以下の表は、主なKPTツールの特徴を比較したものです。

ツール名 特徴・強み おすすめ用途
Notion 自由度が高くテンプレも豊富 チーム・個人どちらも可
Miro 視覚的なKPTボードを自由に作成可能 オンライン会議でのKPT
Amplenote ノートとタスクを連携してTryを管理できる 週次レビュー・個人用途
Googleスプレッドシート 共有しやすく簡単に始められる チーム全体の進捗管理用

特にAmplenoteのように、KPTの振り返りをタスクとつなげて一元管理できるツールはTryの実行率を高めるうえで効果的です。

おすすめKPTテンプレートとダウンロード導線

KPTの実施をスムーズにするためには、使いやすいテンプレートがあると便利です。
ここでは、主に3つのシーンに応じたテンプレートを紹介します。

  • チーム用:GoogleスプレッドシートやNotionのテーブル形式(全員が記入しやすいシンプル設計)
  • 個人用:AmplenoteやNotionでの週次・月次レビュー向け、1ページで3項目が見渡せる構成
  • 1on1用:社員用テンプレ事前記入と上司確認進行、Tryにコメントを添える形式

現在、当サイトrでは上記テンプレートを無料でダウンロード提供予定です。
公開後は本記事にてリンクを更新しますので、ブックマークしておくと便利です。

当サイト管理人のAmplenote週次レビュー実践例

筆者自身も、KPTを週次レビューに組み込み、Amplenoteを活用して日々の業務改善に取り組んでいます。
導入のきっかけは、Tryが記録に残らず、改善が曖昧になってしまうという課題感でした。

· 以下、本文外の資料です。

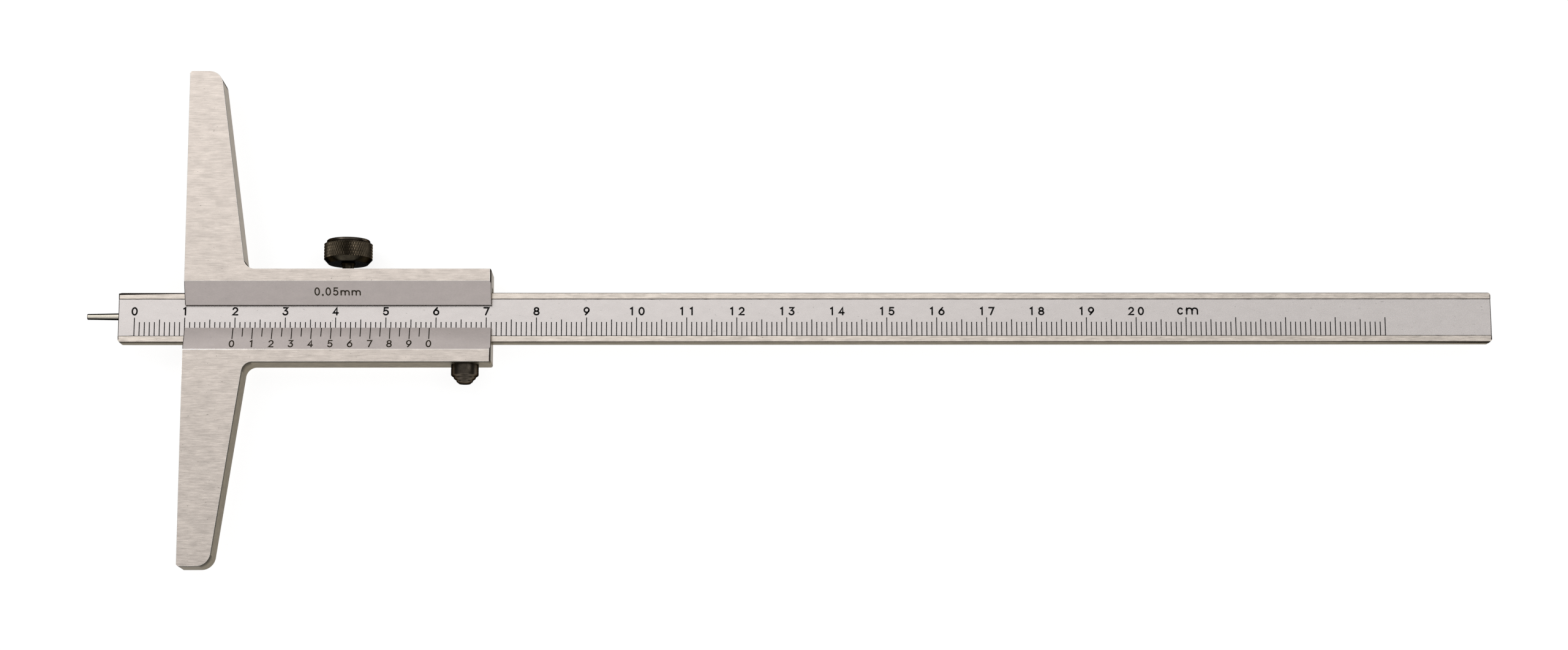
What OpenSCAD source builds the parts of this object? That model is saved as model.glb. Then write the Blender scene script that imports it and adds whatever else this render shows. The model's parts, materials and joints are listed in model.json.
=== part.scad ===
// Vernier depth gauge for depths up to 200 mm, lying on its back.
// X runs along the rail, Y along the bridge, and Z out of the front face. The origin is on the
// measuring face, at the rail's centre line, level with the back face.

/* [Reading] */
// Depth that the scale shows, which is how far the pin stands out of the measuring face
reading = 19.75; // [2:0.05:180]

/* [Bridge] */
// Length of the bridge along its measuring face
bridge_len = 100; // [70:1:150]
// Width that the slanted arms would have at the rail's centre line
bridge_root_w = 13.3; // [11:0.1:20]
// Width of the arms at their tips
bridge_tip_w = 6.3; // [5:0.1:9]
// Radius of the rounded corner at each tip
tip_r = 2.8; // [0.5:0.1:4]
// Chamfer where each tip meets the measuring face
tip_chamfer = 0.35; // [0.1:0.05:1]
// Radius of the fillet between each arm and the slider
fillet_r = 2.2; // [1:0.1:5]

/* [Slider] */
// Length of the slider from the measuring face
slider_len = 61; // [55:0.5:90]
// Radius of the slider's two free corners, seen from the front
free_corner_r = 0.4; // [0.2:0.05:1.5]
// Chamfer along the front edge of the slider's free end
end_chamfer = 0.3; // [0.1:0.05:0.8]
// Metal between the rail and the back face
back_wall = 1.4; // [1:0.05:3]
// Metal between the rail and the lower edge of the slider
bottom_wall = 4.3; // [3.5:0.1:8]
// Metal between the gib slot and the upper edge of the slider
top_wall = 3.25; // [2.5:0.05:8]
// Width of the flat land beside each bevel
land_w = 2.5; // [1:0.05:3.2]
// Depth of the bevels from the lands down to the window
bevel_drop = 1.9; // [1:0.1:3]
// Thickness of the bevelled lips at the edge of the window
lip_edge = 0.6; // [0.3:0.05:1.5]
// Upper edge of the window, above the rail's centre line
window_up = 2.4; // [2:0.05:3]
// Lower edge of the window, below the rail's centre line
window_down = 2.2; // [1.5:0.05:2.5]

/* [Vernier] */
// Distance of the vernier's zero line from the measuring face
vernier_zero = 9.65; // [6:0.05:12]
// Length that the vernier's divisions share
vernier_len = 39; // [19:1:39]
// Number of vernier divisions
vernier_divisions = 20; // [10:10:20]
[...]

最初はシンプルに、今週のKeep/Problem/Tryを1ノートにまとめるだけの運用からスタート。
Amplenoteのタスク機能と連携することで、Tryがそのまま「やるべき行動」として整理され、翌週のレビュー時にチェックがしやすくなりました。

まとめ|KPTは「振り返る力」を育てる日常の習慣

KPT法は、Keep・Problem・Tryというたった3つの要素で、自分やチームの行動を前向きに変えていけるシンプルかつ強力なフレームワークです。
単なる反省ではなく、「何を活かし、何を変え、次にどう動くか」を明確にすることで、改善の実感と成長の感覚を得ることができます。

重要なのは、形式にとらわれず、自分やチームに合った方法でKPTを“使いこなす”ことです。
最初から完璧を求めず、小さなTryから始めてみることが、継続の第一歩になります。

KPTは「1回やって終わり」ではなく、「振り返りがある日常」をつくるための入り口です。

KPTをもっと活かすために|次のアクションは?

✔ この記事を読んだ次のステップ

  • 気軽に1人KPTをやってみる(Amplenote/NotionでもOK)
  • この記事をブックマークし、週1で見返してTryを更新
  • チームでのKPT導入を提案する or 試してみる
  • テンプレートを活用して運用を仕組み化する

当サイト筆者からのひとこと

筆者自身も、振り返りが苦手でした。
ですがKPT法を通じて、考える時間ではなく行動を整える時間に変えることができました。

KPTは習慣になったとき、思っている以上の成果をもたらします。
もし今、改善のヒントを探しているなら、ぜひKPTを自分ごととして試してみてください。